Door het indrukken van twee knoppen (de kandidaat en de rode stemknop) brengt u uw stem uit. Deze stemmen worden anoniem geregistreerd op een stemgeheugen (een blauw vierkant "doosje") dat in de stemcomputers zit. Ieder stemdistrict heeft zijn eigen stemgeheugen, in totaal zijn dit er dus 11. Direct na sluiting van de stembureau's om 21.00 uur, brengen de voorzitters van de stembureaus de stemgeheugens met de grootste spoed naar het gemeentehuis. Hier worden ze via een speciaal apparaat ingelezen in de computer. De uitslag wordt daarna op diskette gezet en de raadszaal ingebracht.

Niet stemmen
Meer dan 11 miljoen inwoners mochten in 458 gemeentes stemmen voor een nieuwe gemeenteraad. Niet overal is gestemd. In 38 gemeenten zijn vanwege gemeentelijke herindelingen tussentijdse verkiezingen geweest.
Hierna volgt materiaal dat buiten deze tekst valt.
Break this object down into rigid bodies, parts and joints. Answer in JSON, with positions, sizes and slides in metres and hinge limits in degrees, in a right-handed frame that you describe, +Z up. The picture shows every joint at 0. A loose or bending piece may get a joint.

Het was niet voor alle inwoners van die gemeenten duidelijk dat verkiezingen daarom nu niet nodig zijn. De gemeenten Utrecht en Overbetuwe zijn de afgelopen weken overspoeld met telefoontjes van mensen die zich afvroegen waarom ze geen oproepkaart hadden ontvangen. Op het gemeentehuis van Utrecht raakte afgelopen maandag daardoor zelfs de telefooncentrale overbelast.

Schaduw
De raadsverkiezingen stonden meer dan de vorige keer in de schaduw van de Tweede-Kamerverkiezingen. Dat komt onder meer doordat de landelijke verkiezingen spannender zijn door het succes van de Lijst Pim Fortuyn en doordat het lokale verschijnsel van de Leefbaar-partijen nu voor het eerst een landelijke variant kent: Leefbaar Nederland.

Ruim kwart kiezers stemt op lokale partij
Typerend is ook dat dit keer slechts 29 procent zegt zijn stemgedrag vooral te laten bepalen door lokale overwegingen. Dit blijkt uit onderzoek van de Vereniging van Nederlandse Gemeenten (VNG). In 1990, 1994 en 1998 was dit respectievelijk 33 procent, 31 procent en 35 procent.

Toch hebben de lokale partijen bij de raadsverkiezingen een forse overwinning behaald. Ze zijn goed voor ruim 26 procent van de stemmen (573 zetels). De helft daarvan ging naar een Leefbaar-partij. De nieuwe partij Leefbaar Rotterdam haalde onder leiding van Pim Fortuyn 17 zetels.